08.07.2021 Icon

Atto di precetto: limiti alla responsabilità dell’avvocato

Sussiste la responsabilità professionale dell’avvocato che abbia precettato un importo superiore rispetto a quanto effettivamente dovuto dal debitore solo ove quest’ultimo riesca a provare la condotta colposa del difensore che abbia indotto il presunto danneggiato al pagamento dell’intera somma intimata in favore del creditore.

La decisione della Corte di legittimità trae origine da una vicenda in cui il debitore, dopo aver corrisposto l’intero importo intimato con l’atto di precetto, agiva in giudizio contro il difensore del creditore per ottenere la restituzione di quanto indebitamente versato e il risarcimento del danno. Il Tribunale accoglieva le domande del presunto danneggiato, mentre la Corte d’Appello le rigettava.
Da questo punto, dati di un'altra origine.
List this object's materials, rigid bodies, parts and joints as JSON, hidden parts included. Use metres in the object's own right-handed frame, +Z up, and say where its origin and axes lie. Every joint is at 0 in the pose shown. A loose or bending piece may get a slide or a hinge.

La Corte suprema ha ritenuto inammissibile – tra gli altri – il quarto motivo di ricorso con cui il ricorrente contestava la decisione della Corte d’Appello di aver rigettato la domanda risarcitoria. L’inammissibilità del motivo si fonda su due assunti ampiamente condivisibili: in primo luogo  i giudici di legittimità hanno affermato che nella fattispecie concreta non è configurabile un’ipotesi di responsabilità extracontrattuale, infatti i pagamenti effettuati dal debitore in adempimento all’intimazione contenuta nell’atto di precetto sono da considerarsi meri pagamenti spontanei (e non avvenuti coattivamente), ben potendo l’intimato ricorrere allo strumento dell’opposizione ex art 615 c.p.c.; in secondo luogo la domanda risarcitoria difetta dell’allegazione da parte dell’attore di una condotta colposa “di induzione” al pagamento del professionista che aveva redatto gli atti di precetto in contestazione.

Sul secondo punto i giudici di legittimità, confermando quanto già asserito dalla Corte d’Appello, hanno chiarito che per affermare la responsabilità del professionista ex art. 2043 c.c. non è sufficiente dimostrare che abbia redatto l’atto di precetto indicando importi superiori rispetto a quelli effettivamente dovuti, ma è necessario provare che il difensore abbia avuto una condotta colposa che si sia concretizzata quantomeno nell’indurre il debitore a pagare il non dovuto. Tale condotta deve essere specificamente allegata e provata dal danneggiato. La rappresentazione di pretese infondate a mezzo di un legale non può di per sé ritenersi una condotta idonea ad indurre in errore la controparte e quindi comportare in via automatica una responsabilità risarcitoria, tenuto conto della situazione di conflitto che, per definizione, sussiste tra le parti stesse nonché dei principi e delle specifiche disposizioni normative che regolano la responsabilità professionale dell’avvocato e, più in generale, la responsabilità processuale.